▶ _Provided information_:
— START —
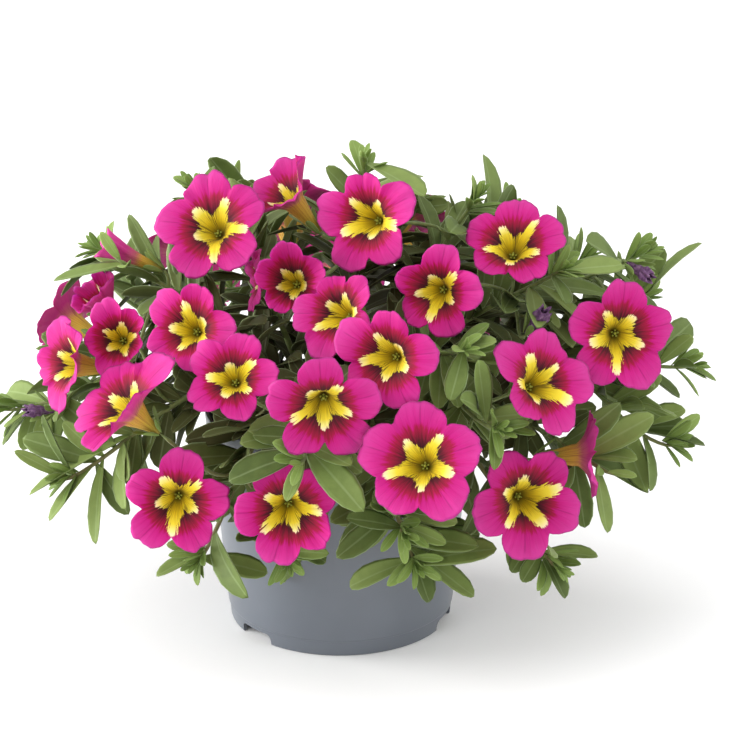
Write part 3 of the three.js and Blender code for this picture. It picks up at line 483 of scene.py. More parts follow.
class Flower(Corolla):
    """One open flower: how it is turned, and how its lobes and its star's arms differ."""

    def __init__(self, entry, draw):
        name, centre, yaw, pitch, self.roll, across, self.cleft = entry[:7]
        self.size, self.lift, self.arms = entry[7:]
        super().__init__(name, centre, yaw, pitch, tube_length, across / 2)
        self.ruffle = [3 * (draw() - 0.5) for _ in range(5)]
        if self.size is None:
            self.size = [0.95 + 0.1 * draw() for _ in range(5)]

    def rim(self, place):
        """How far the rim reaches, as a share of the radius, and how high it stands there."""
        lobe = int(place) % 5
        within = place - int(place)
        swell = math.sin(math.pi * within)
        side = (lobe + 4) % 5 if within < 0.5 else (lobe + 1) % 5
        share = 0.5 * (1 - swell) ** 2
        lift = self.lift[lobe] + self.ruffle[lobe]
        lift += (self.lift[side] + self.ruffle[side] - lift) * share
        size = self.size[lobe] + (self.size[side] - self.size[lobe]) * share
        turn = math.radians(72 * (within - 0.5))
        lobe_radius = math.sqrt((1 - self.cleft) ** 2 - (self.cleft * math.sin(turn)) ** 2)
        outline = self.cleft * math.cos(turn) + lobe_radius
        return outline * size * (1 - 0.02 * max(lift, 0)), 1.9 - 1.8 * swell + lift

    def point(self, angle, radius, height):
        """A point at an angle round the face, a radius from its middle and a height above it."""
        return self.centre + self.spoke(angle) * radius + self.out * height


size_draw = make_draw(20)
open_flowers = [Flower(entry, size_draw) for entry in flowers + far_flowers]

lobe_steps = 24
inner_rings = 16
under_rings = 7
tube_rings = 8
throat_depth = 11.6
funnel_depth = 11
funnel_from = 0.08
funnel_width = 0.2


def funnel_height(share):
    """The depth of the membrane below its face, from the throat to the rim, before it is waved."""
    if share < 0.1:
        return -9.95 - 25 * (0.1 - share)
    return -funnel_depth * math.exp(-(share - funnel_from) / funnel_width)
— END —
— START —
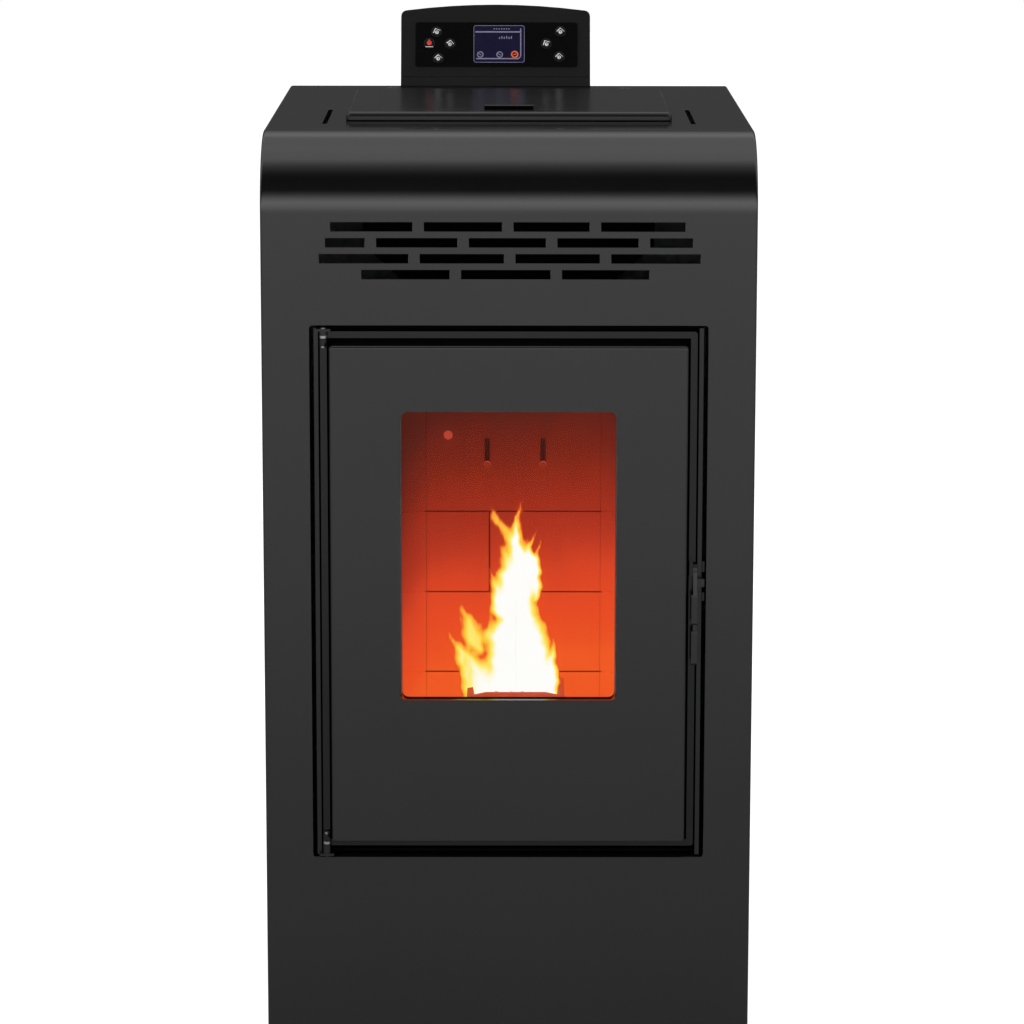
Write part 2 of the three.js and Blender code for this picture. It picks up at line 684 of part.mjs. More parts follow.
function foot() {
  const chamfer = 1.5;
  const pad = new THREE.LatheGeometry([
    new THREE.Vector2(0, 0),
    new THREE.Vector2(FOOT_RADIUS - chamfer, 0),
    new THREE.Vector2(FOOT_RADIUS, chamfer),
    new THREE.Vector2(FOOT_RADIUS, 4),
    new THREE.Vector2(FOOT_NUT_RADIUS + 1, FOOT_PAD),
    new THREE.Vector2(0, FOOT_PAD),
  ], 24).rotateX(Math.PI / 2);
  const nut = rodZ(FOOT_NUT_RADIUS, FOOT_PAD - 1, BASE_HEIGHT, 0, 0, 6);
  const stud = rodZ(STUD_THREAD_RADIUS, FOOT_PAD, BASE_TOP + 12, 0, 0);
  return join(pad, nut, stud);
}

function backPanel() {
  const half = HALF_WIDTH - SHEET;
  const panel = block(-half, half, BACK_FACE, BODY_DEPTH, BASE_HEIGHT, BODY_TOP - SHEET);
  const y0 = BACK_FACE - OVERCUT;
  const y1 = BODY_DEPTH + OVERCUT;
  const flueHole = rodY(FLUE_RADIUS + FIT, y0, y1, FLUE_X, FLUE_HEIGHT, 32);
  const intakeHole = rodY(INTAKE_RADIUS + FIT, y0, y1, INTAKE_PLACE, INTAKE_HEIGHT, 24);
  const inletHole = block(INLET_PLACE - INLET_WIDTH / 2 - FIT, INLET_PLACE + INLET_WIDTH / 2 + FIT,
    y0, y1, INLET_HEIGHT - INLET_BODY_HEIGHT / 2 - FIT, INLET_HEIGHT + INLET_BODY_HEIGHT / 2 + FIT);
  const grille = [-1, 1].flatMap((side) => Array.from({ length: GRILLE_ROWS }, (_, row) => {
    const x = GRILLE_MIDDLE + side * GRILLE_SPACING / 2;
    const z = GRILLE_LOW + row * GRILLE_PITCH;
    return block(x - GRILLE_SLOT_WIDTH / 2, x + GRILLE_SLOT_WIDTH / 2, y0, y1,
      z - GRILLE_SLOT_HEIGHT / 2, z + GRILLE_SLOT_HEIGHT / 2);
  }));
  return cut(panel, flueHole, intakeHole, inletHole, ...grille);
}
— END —
— START —
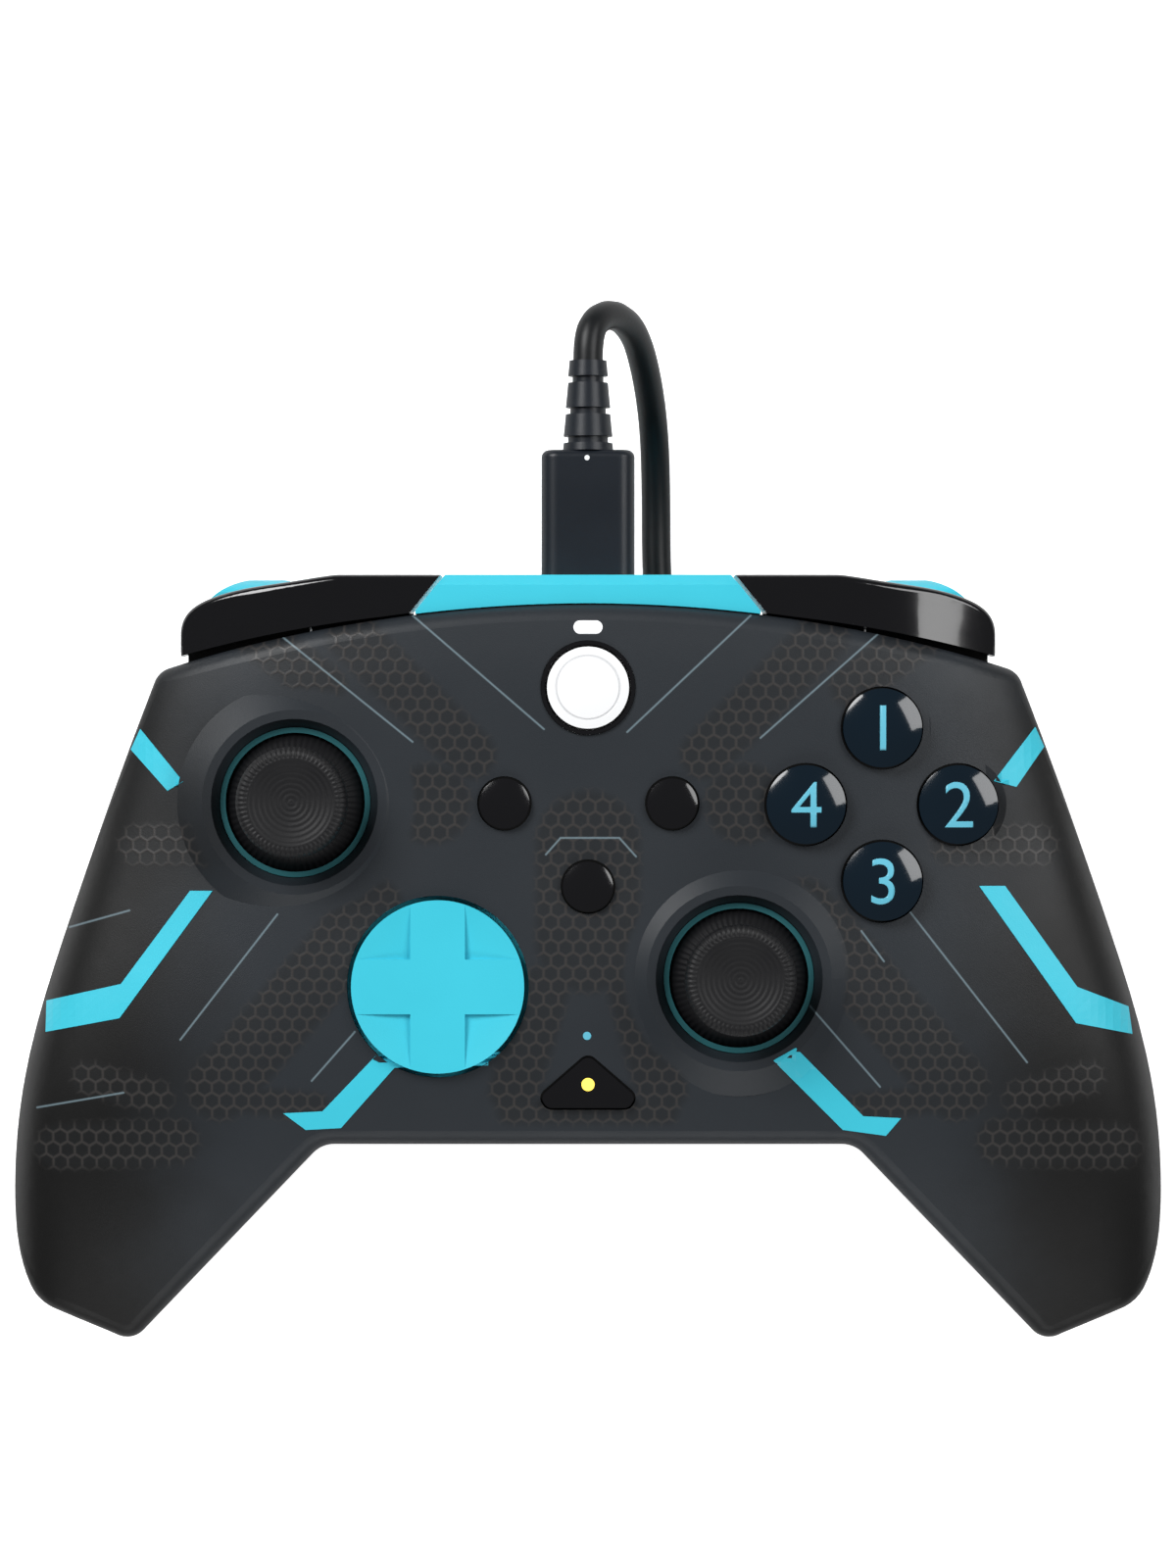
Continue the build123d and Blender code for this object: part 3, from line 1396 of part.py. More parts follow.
— END —
▶ _Problem requirements_: This exercise asks for the lines from the line with "Write part 3" to the line with "self.size = [0.95", both lines included, set down exactly and with nothing else.

▶ _Result of the task_:
Write part 3 of the three.js and Blender code for this picture. It picks up at line 483 of scene.py. More parts follow.
class Flower(Corolla):
    """One open flower: how it is turned, and how its lobes and its star's arms differ."""

    def __init__(self, entry, draw):
        name, centre, yaw, pitch, self.roll, across, self.cleft = entry[:7]
        self.size, self.lift, self.arms = entry[7:]
        super().__init__(name, centre, yaw, pitch, tube_length, across / 2)
        self.ruffle = [3 * (draw() - 0.5) for _ in range(5)]
        if self.size is None:
            self.size = [0.95 + 0.1 * draw() for _ in range(5)]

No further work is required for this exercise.